▶ [What is asked]: Everything from the first line to the line containing "# +X along the" is to be repeated exactly; nothing past it.

******************************

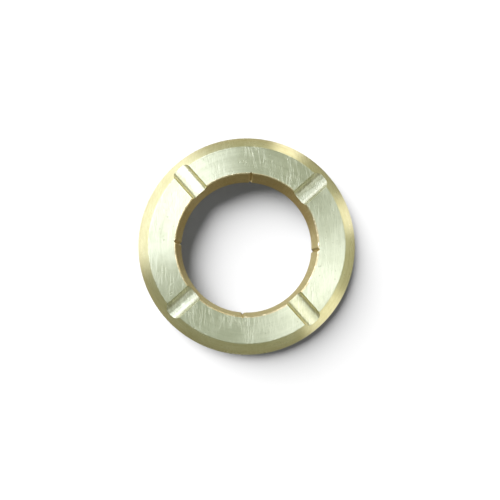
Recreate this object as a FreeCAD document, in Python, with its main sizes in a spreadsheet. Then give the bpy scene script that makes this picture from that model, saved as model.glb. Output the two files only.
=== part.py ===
import FreeCAD, Part
import math
import os
import Sketcher

# A thrust washer: one thick machined ring that lies flat on its back face.
# Origin at the centre of the back face, +Z along the bore towards the grooved face,
# +X along the deeper of the two milled groove passes. Everything is in millimetres.

# Driving sizes: alias, then value and what it is
SIZES = {
    "bore_diameter": (25.0, "cylindrical bore for the shaft"),
    "outer_diameter": (40.0, "straight outer rim"),
    "thickness": (5.0, "back face to grooved face"),
    "bevel_width": (2.7, "outer bevel, measured radially"),
    "bevel_depth": (2.6, "outer bevel, measured along the axis"),
    "bevel_crown": (0.12, "how far the bevel bows out from a true cone"),
    "back_edge_break": (0.3, "45 degree break on both edges of the back face"),
    "bore_edge_break": (0.15, "45 degree break where the bore meets the grooved face"),
    "cutter_diameter": (3.35, "flat-ended cutter that milled the oil grooves"),
    "cutter_corner": (0.9, "rounded corner of that cutter, between its side and its end"),
    "deep_groove_depth": (0.95, "groove pass along X, below the grooved face"),
    "shallow_groove_depth": (0.8, "groove pass along Y, below the grooved face"),
    "nick_width": (0.45, "V nick at the edge of the grooved face"),
    "nick_depth": (0.25, "V nick, radially beyond the edge of the grooved face"),
    "nick_angle": (45.0, "turn from the X groove to the first nick, in degrees"),
    "nick_count": (4, "nicks evenly spaced round the bore"),
}
SMALLEST_CUT = 0.001  # cubic mm, far below the smallest feature
SHEET = "Sizes"
ORIGIN_POINT = (-1, 1)
HORIZONTAL_AXIS = -1
VERTICAL_AXIS = -2


def make_size_sheet(doc):
    """Put every driving size in a spreadsheet, one row each, under its alias."""
    sheet = doc.addObject("Spreadsheet::Sheet", SHEET)
    for row, (alias, (value, meaning)) in enumerate(SIZES.items(), start=1):
        sheet.set("A%d" % row, alias)
        sheet.set("B%d" % row, str(value))
        sheet.set("C%d" % row, meaning)
        sheet.setAlias("B%d" % row, alias)
    doc.recompute()


def first(alias):
    """The value that a driving size starts with, for a sketch's first drawing."""
    return SIZES[alias][0]


def formula(text):
    """Turn plain size names into references to the size sheet."""
    for alias in SIZES:
        text = text.replace(alias, "%s.%s" % (SHEET, alias))
    return text


def make_sketch(body, name, plane_role, turn_formula=None):
    """Attach an empty sketch to one of the body's own origin planes."""
    sketch = body.newObject("Sketcher::SketchObject", name)
    planes = {feature.Role: feature for feature in body.Origin.OriginFeatures}
    sketch.AttachmentSupport = [(planes[plane_role], "")]
    sketch.MapMode = "FlatFace"
    if turn_formula:
        sketch.AttachmentOffset = FreeCAD.Placement(
            FreeCAD.Vector(), FreeCAD.Rotation(FreeCAD.Vector(0, 0, 1), 1)
        )
        sketch.setExpression("AttachmentOffset.Rotation.Angle", formula(turn_formula))
    return sketch


def bind(sketch, constraint, name, text):
    """Add a named constraint and tie its value to a formula of the driving sizes."""
    index = sketch.addConstraint(constraint)
    sketch.renameConstraint(index, name)
    sketch.setExpression("Constraints." + name, formula(text))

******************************

▶ [Finished task]:
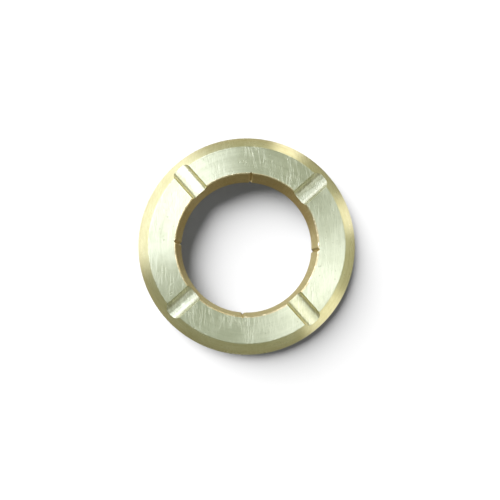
Recreate this object as a FreeCAD document, in Python, with its main sizes in a spreadsheet. Then give the bpy scene script that makes this picture from that model, saved as model.glb. Output the two files only.
=== part.py ===
import FreeCAD, Part
import math
import os
import Sketcher

# A thrust washer: one thick machined ring that lies flat on its back face.
# Origin at the centre of the back face, +Z along the bore towards the grooved face,
# +X along the deeper of the two milled groove passes. Everything is in millimetres.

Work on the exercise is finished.